[What you should do]
Print the first line of the material below and each line after it, exactly as written, ending with the line that contains "rounding**2) - rounding))".

================================

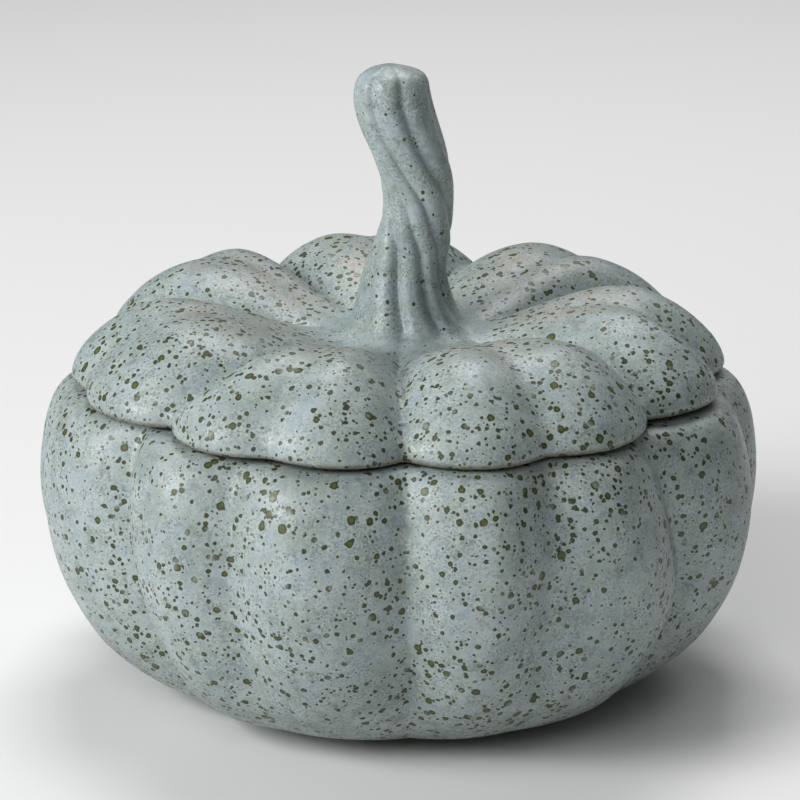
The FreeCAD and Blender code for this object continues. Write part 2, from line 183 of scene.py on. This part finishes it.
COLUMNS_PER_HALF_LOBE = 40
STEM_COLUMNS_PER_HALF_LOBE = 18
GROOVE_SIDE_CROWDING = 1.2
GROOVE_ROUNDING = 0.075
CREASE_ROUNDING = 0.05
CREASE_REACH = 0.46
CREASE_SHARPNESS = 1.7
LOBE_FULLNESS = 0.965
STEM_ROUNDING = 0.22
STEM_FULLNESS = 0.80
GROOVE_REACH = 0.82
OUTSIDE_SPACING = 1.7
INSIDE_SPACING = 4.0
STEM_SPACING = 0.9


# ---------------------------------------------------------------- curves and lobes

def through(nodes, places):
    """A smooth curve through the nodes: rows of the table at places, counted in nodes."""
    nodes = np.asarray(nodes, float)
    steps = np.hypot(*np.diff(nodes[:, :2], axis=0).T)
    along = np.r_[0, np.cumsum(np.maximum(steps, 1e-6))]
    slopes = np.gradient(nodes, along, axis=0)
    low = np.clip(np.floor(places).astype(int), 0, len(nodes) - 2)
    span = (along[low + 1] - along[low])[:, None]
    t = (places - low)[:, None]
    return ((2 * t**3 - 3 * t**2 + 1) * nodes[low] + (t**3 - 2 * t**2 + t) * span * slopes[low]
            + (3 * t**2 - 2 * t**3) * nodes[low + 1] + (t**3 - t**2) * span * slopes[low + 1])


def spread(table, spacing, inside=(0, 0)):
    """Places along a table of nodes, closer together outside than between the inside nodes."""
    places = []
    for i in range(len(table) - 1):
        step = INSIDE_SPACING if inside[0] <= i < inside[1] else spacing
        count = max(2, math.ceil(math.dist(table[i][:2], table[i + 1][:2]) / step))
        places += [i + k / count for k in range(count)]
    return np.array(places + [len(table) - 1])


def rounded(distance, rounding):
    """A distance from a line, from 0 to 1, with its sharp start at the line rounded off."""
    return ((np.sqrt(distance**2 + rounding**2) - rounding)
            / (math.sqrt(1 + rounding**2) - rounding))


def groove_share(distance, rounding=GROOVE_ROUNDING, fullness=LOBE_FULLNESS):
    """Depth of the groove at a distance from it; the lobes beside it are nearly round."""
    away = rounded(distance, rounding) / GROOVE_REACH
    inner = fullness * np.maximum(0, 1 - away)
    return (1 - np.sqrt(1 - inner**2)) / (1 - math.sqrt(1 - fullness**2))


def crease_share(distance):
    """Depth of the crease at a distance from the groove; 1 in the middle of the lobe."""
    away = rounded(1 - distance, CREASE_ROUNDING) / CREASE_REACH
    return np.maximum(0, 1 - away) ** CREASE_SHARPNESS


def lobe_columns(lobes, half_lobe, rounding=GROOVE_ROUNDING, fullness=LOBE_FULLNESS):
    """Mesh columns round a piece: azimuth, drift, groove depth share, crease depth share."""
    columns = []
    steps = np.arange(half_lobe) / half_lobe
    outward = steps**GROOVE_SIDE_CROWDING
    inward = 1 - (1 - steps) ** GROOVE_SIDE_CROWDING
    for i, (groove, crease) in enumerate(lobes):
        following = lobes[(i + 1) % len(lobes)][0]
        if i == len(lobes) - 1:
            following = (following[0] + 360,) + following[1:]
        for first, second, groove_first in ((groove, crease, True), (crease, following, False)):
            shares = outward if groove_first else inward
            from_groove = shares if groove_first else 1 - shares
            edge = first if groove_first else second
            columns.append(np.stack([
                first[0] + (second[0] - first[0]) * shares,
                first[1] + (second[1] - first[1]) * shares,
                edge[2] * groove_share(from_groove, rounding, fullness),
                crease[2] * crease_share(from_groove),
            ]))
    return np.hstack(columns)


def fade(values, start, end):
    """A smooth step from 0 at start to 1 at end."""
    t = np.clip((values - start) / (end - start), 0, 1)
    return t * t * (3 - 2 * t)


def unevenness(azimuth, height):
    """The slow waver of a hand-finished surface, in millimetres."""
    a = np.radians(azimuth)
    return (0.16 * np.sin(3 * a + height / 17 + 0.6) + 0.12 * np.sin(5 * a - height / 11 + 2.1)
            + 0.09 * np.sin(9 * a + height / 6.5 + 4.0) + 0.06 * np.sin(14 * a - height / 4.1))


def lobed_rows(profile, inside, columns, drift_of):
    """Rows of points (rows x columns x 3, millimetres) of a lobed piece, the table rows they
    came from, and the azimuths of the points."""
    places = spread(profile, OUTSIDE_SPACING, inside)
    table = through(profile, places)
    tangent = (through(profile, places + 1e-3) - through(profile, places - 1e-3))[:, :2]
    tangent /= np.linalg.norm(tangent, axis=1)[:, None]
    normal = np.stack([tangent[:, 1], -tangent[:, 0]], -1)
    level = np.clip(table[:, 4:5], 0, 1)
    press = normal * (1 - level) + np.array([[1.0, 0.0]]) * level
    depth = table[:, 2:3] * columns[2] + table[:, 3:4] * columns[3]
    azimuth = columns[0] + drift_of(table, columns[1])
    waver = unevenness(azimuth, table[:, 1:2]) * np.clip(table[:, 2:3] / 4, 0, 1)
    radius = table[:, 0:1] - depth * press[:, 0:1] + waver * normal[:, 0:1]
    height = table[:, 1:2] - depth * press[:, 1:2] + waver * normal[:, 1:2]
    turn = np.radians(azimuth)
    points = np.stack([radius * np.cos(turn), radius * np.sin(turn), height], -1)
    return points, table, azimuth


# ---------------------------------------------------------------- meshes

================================

[Response]
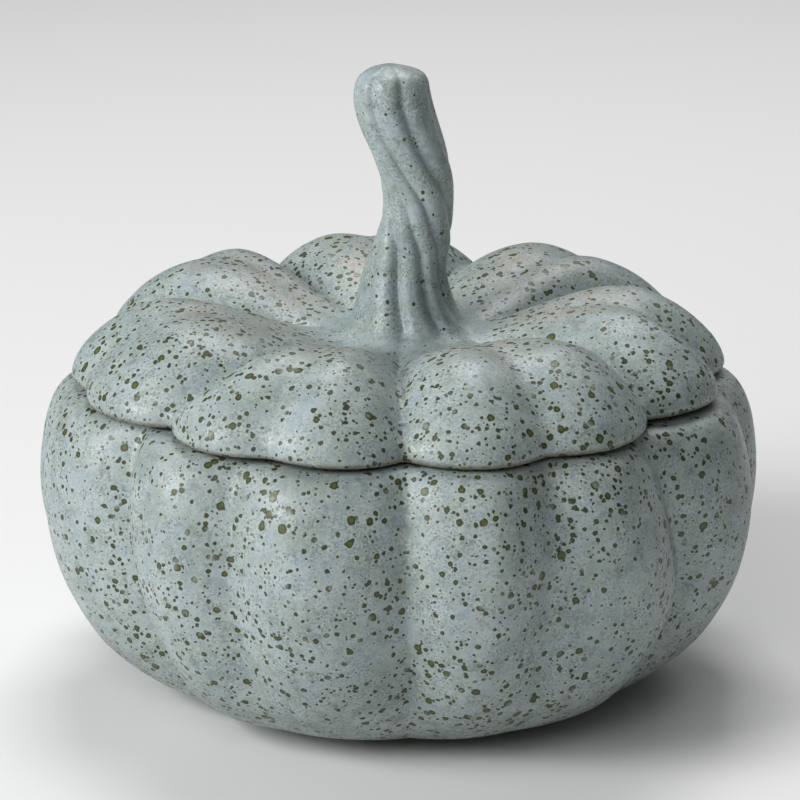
The FreeCAD and Blender code for this object continues. Write part 2, from line 183 of scene.py on. This part finishes it.
COLUMNS_PER_HALF_LOBE = 40
STEM_COLUMNS_PER_HALF_LOBE = 18
GROOVE_SIDE_CROWDING = 1.2
GROOVE_ROUNDING = 0.075
CREASE_ROUNDING = 0.05
CREASE_REACH = 0.46
CREASE_SHARPNESS = 1.7
LOBE_FULLNESS = 0.965
STEM_ROUNDING = 0.22
STEM_FULLNESS = 0.80
GROOVE_REACH = 0.82
OUTSIDE_SPACING = 1.7
INSIDE_SPACING = 4.0
STEM_SPACING = 0.9


# ---------------------------------------------------------------- curves and lobes

def through(nodes, places):
    """A smooth curve through the nodes: rows of the table at places, counted in nodes."""
    nodes = np.asarray(nodes, float)
    steps = np.hypot(*np.diff(nodes[:, :2], axis=0).T)
    along = np.r_[0, np.cumsum(np.maximum(steps, 1e-6))]
    slopes = np.gradient(nodes, along, axis=0)
    low = np.clip(np.floor(places).astype(int), 0, len(nodes) - 2)
    span = (along[low + 1] - along[low])[:, None]
    t = (places - low)[:, None]
    return ((2 * t**3 - 3 * t**2 + 1) * nodes[low] + (t**3 - 2 * t**2 + t) * span * slopes[low]
            + (3 * t**2 - 2 * t**3) * nodes[low + 1] + (t**3 - t**2) * span * slopes[low + 1])


def spread(table, spacing, inside=(0, 0)):
    """Places along a table of nodes, closer together outside than between the inside nodes."""
    places = []
    for i in range(len(table) - 1):
        step = INSIDE_SPACING if inside[0] <= i < inside[1] else spacing
        count = max(2, math.ceil(math.dist(table[i][:2], table[i + 1][:2]) / step))
        places += [i + k / count for k in range(count)]
    return np.array(places + [len(table) - 1])


def rounded(distance, rounding):
    """A distance from a line, from 0 to 1, with its sharp start at the line rounded off."""
    return ((np.sqrt(distance**2 + rounding**2) - rounding)
            / (math.sqrt(1 + rounding**2) - rounding))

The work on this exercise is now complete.